- Born: Colleen Ann Williams March 6, 1955 (age 71) Winston-Salem, North Carolina, U.S.
- Education: Creighton University University of Nebraska at Omaha
- Occupation: Journalist
- Television: WOWT KPIX-TV KCBS-TV (1983–1986) KNBC (1986–present)
- Children: 1

= Colleen Williams =

American journalist

Colleen Ann Williams (born March 6, 1955) is an American journalist. She is a news anchor of KNBC Channel 4 in Los Angeles, currently serving on the 5 and 11 p.m. weekday broadcasts. She also reports on occasion for NBC News and MSNBC. Williams is one of the most-recognized anchors in the Los Angeles area, the second-largest media market in the United States. Williams once could be recognized for her trademark hairstyle which until the late 1990s included a prominent silver streak.

== Early life ==
Williams was born in Winston-Salem, North Carolina. An Air Force brat, she moved around the country throughout her childhood. She attended college at Creighton University in Omaha, Nebraska before finishing her bachelor's degree in education at University of Nebraska at Omaha.

== Career ==
Williams taught in the Omaha Public School system for a few years before starting her news career with WOWT in Omaha.

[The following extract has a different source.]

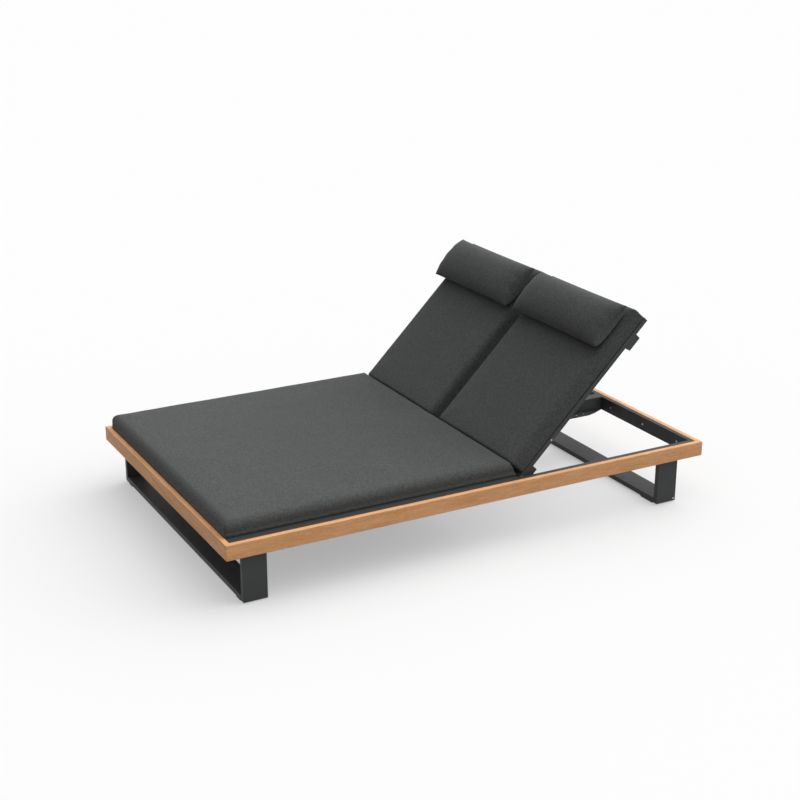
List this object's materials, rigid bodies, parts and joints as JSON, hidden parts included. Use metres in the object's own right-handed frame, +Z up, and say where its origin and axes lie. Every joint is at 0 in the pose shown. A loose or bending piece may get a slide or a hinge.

Williams joined KNBC in 1986 from cross-town rival KCBS-TV where she anchored the 5 p.m. news for three years, succeeding Connie Chung after she left for NBC News. Prior to her L.A. arrival at KCBS (which was then KNXT), Williams anchored at KPIX-TV, the CBS station in San Francisco, California.

Williams was particularly visible during the O. J. Simpson murder trial, which she covered for KNBC and MSNBC, co-anchoring a daily summary of the trial each evening. It was after the Simpson trial concluded that Williams succeeded long-time 11 p.m. anchor Kelly Lange. Lange left the station after 25 years to work briefly for KCBS-TV before leaving television entirely in 2001.

On August 29, 2009, Williams attended the 61st Emmy Awards at the Academy of Television Arts & Sciences in North Hollywood, California.

== Awards ==
Williams has received Golden mic awards:

- Coverage of the Chatsworth train crash
- NBC4's special "LA Riots: Rubble to Rebirth."
- Coverage of 1996 Atlanta Summer Games Centennial Park bombing

Williams was also awarded a Lifetime Achievement Award by the Radio & Television News Association.